L’apprendimento culturale
Secondo l’approccio del situazionismo dinamico, la cultura e i modelli culturali vengono appresi di continuo da parte degli individui che vi partecipano vivendo e facendo esperienza di specifici contesti culturali. Il modello culturale fa riferimento alle matrici di significato cognitivo-emotive condivise dalle persone di una certa comunità o gruppo culturale, è fondato su forme schematiche di conoscenza (script) e orientanti la condotta comportamentale.
L’ apprendimento culturale è intrinseco alla nostra condizione di esseri umani che fanno esperienza, intesa come enciclopedia delle conoscenze esplicite e implicite (tacite) acquisite mediante il coinvolgimento personale nelle azioni e nelle interazioni con gli altri nel corso del tempo. In tal senso l’ apprendimento dei modelli e delle routine culturali è in gran parte caratterizzato da processi di apprendimento latente, implicito, informale, situato e continuo. Anche se non specifico della specie umana, l’ apprendimento culturale continuo dall’esperienza ha ricevuto un’accelerazione esponenziale nella specie umana per via dell’evoluzione del linguaggio e della coscienza.
Fra le varie forme di apprendimento, per comprendere l’ apprendimento culturale è utile differenziare tra l’ apprendimento individuale, inteso come capacità di acquisire nuove informazioni a seguito di un’esperienza personale individuale e l’ apprendimento sociale, inteso come la capacità di acquisire nuove conoscenze e pratiche grazie all’interazione con i consimili. In generale, nelle fasi culturali stabili, l’ apprendimento sociale risulta più vantaggioso ed economico, poichè è più affidabile basandosi spesso sulla relazione esperto novizio, e quindi meno soggetto ad errori; al contrario, in contesti più variabili, l’ apprendimento individuale ha una maggiore rilevanza per trovare soluzioni nuove e più adatte ai cambiamenti ambientali. In tal senso, l’appropriazione (Rogoff, 2003) è una trasformazione e fa riferimento al cambiamento che deriva dalla partecipazione del soggetto a una data attività. Nelle interazioni adulto-bambino, si tratta di una partecipazione guidata in cui l’adulto assume la funzione di esperto e il bambino quella di novizio.
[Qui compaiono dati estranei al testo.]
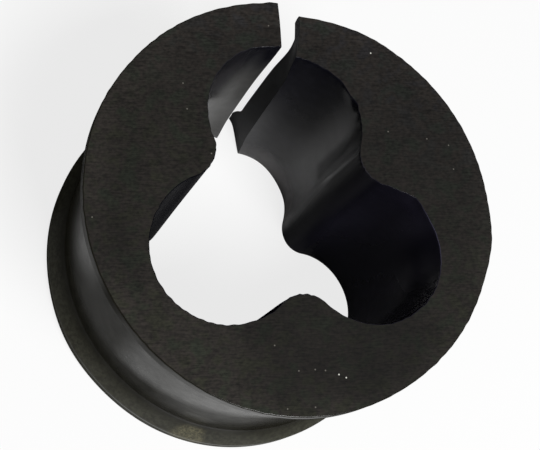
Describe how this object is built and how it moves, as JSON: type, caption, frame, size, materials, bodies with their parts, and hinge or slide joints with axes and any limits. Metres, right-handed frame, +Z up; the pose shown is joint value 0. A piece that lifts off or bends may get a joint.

- Anolli, L. (2011). La sfida della mente muticulturale. Raffaello cortina editore.
- Pavlov, I.P. (1927). Conditioned reflexes. An investigation of the physiological activity of the cerebral cortex, London.
- Skinner, B.F. (1954). The science of learning and the art of teaching. Harvard Educational Review, 24(2), 86-97.
- Spence, K.W. (1956). Behavior theory and conditioning, New Haven.
- Tolman, C.E. (1932). Purposive behaviour in animal and man. New York, Appleton-Century-Crofts.
- Zorzi, M., Girotto, V. (2004). Manuale di psicologia generale. Il Mulino, Bologna.